WRITTEN INSTRUCTION:
Return all lines from the listing below in which the string "this" occurs.

— BEGIN MATERIAL PROVIDED —

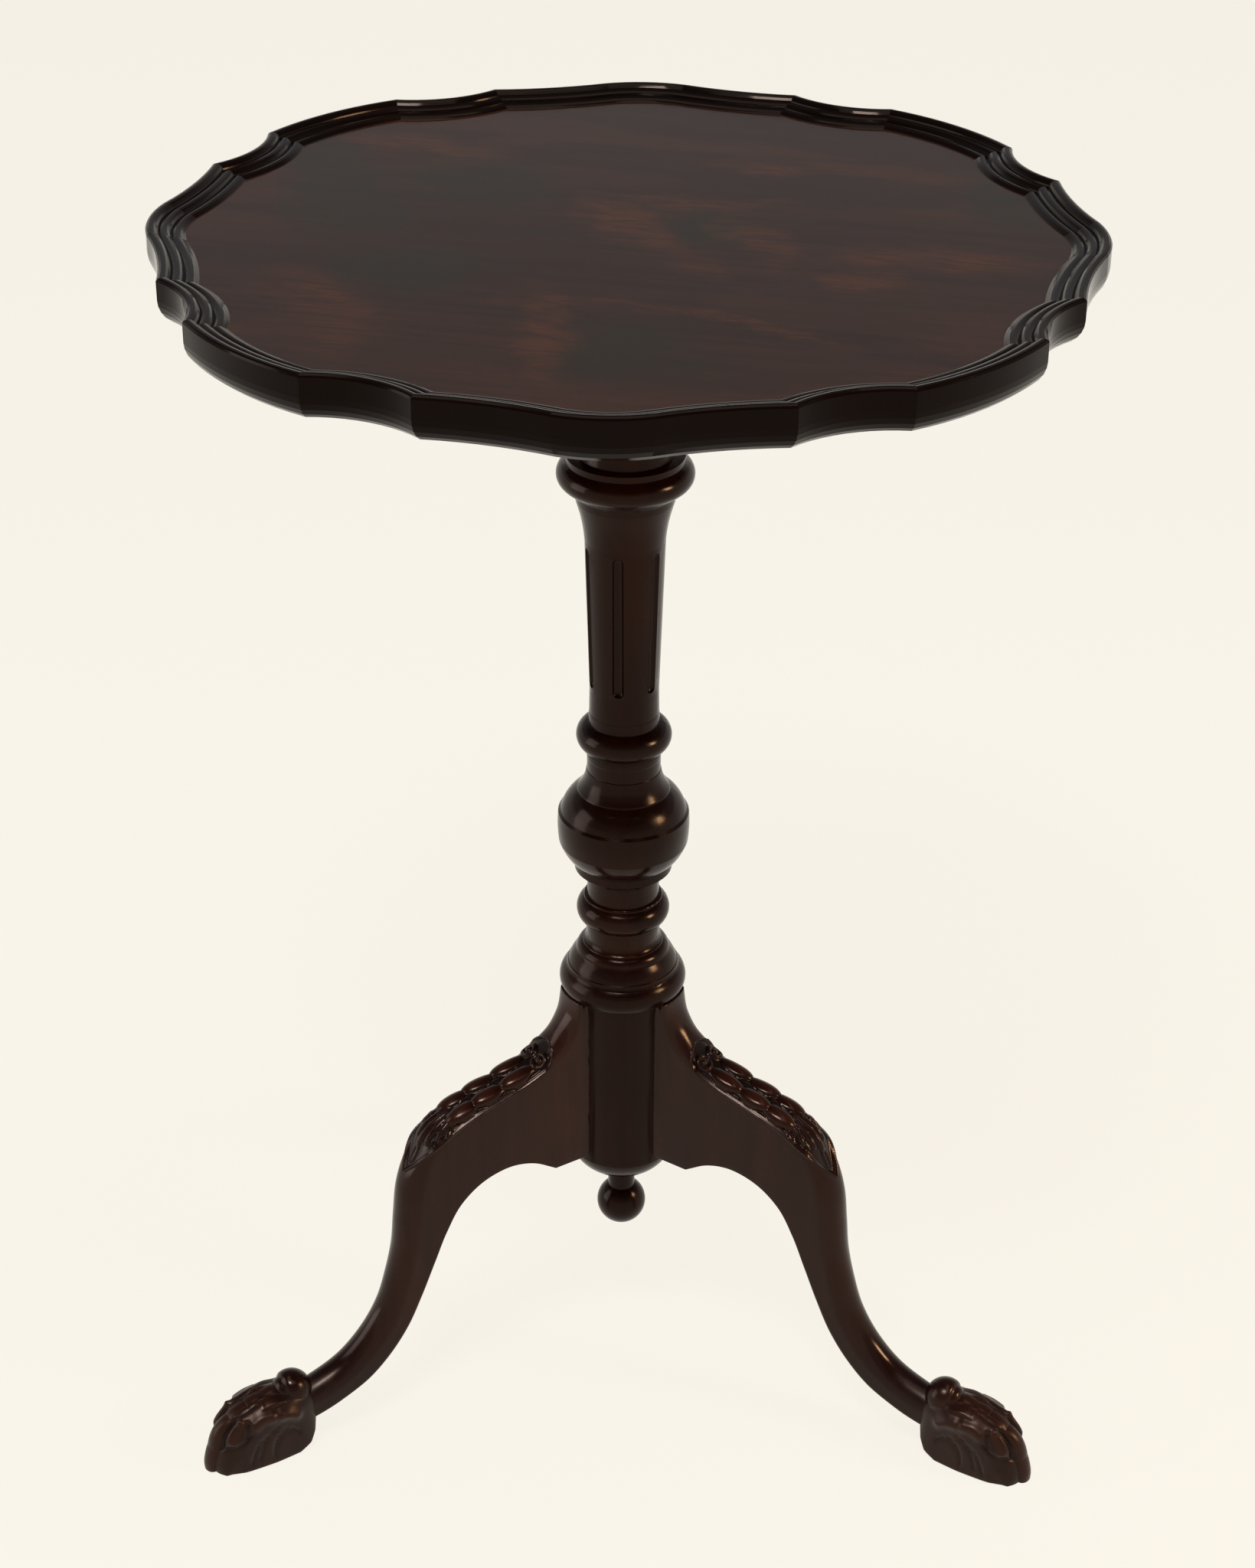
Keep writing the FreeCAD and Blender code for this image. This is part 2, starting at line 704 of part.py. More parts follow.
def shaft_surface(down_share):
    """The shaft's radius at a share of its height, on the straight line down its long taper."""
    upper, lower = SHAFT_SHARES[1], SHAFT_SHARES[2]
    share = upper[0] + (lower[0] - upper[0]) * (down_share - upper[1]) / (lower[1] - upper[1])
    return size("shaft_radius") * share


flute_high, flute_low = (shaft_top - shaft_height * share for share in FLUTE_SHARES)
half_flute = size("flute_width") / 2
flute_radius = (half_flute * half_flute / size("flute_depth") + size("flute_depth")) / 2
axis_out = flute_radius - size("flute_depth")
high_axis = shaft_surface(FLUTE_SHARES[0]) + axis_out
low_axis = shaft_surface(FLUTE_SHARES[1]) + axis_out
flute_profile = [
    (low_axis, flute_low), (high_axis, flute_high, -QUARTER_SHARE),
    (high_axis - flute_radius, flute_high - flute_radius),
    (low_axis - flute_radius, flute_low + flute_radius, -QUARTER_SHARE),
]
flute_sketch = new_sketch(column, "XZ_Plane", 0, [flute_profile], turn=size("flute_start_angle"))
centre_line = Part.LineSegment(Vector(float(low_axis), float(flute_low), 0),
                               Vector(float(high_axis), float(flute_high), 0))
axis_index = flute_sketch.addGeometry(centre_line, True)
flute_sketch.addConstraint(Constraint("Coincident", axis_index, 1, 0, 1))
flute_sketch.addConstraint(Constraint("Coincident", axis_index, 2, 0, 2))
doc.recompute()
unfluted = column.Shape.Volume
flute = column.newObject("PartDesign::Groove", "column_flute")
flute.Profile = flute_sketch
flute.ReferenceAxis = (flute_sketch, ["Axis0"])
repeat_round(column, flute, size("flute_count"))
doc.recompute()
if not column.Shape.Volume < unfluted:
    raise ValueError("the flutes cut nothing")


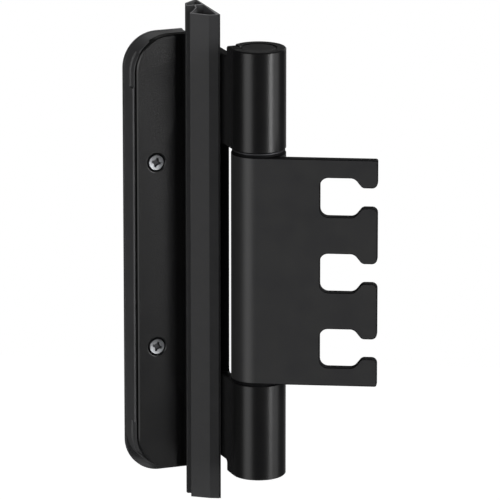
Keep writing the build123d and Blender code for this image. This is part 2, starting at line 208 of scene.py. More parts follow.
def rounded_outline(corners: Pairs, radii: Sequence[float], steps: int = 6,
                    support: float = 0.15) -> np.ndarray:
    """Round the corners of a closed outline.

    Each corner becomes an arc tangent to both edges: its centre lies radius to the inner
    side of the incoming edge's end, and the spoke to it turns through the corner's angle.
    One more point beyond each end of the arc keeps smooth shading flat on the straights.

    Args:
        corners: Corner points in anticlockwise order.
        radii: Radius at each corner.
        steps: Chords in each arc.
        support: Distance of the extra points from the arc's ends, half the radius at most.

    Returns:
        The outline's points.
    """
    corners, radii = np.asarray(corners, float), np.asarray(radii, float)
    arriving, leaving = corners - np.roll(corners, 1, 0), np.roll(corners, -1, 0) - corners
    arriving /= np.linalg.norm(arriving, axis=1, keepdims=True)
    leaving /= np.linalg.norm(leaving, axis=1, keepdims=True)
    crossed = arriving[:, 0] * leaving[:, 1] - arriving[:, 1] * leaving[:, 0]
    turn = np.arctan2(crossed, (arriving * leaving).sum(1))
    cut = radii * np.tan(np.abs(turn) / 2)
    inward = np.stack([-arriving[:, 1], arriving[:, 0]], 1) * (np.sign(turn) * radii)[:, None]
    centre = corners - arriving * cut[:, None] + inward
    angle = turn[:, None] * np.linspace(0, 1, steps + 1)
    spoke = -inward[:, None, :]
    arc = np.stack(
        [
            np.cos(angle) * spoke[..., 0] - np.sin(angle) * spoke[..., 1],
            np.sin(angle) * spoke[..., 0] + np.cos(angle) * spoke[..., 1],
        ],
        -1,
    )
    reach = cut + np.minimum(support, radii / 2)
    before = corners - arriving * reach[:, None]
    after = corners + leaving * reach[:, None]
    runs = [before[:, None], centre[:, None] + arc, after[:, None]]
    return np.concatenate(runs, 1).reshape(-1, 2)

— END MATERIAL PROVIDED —

WRITTEN RESPONSE:
Keep writing the FreeCAD and Blender code for this image. This is part 2, starting at line 704 of part.py. More parts follow.
Keep writing the build123d and Blender code for this image. This is part 2, starting at line 208 of scene.py. More parts follow.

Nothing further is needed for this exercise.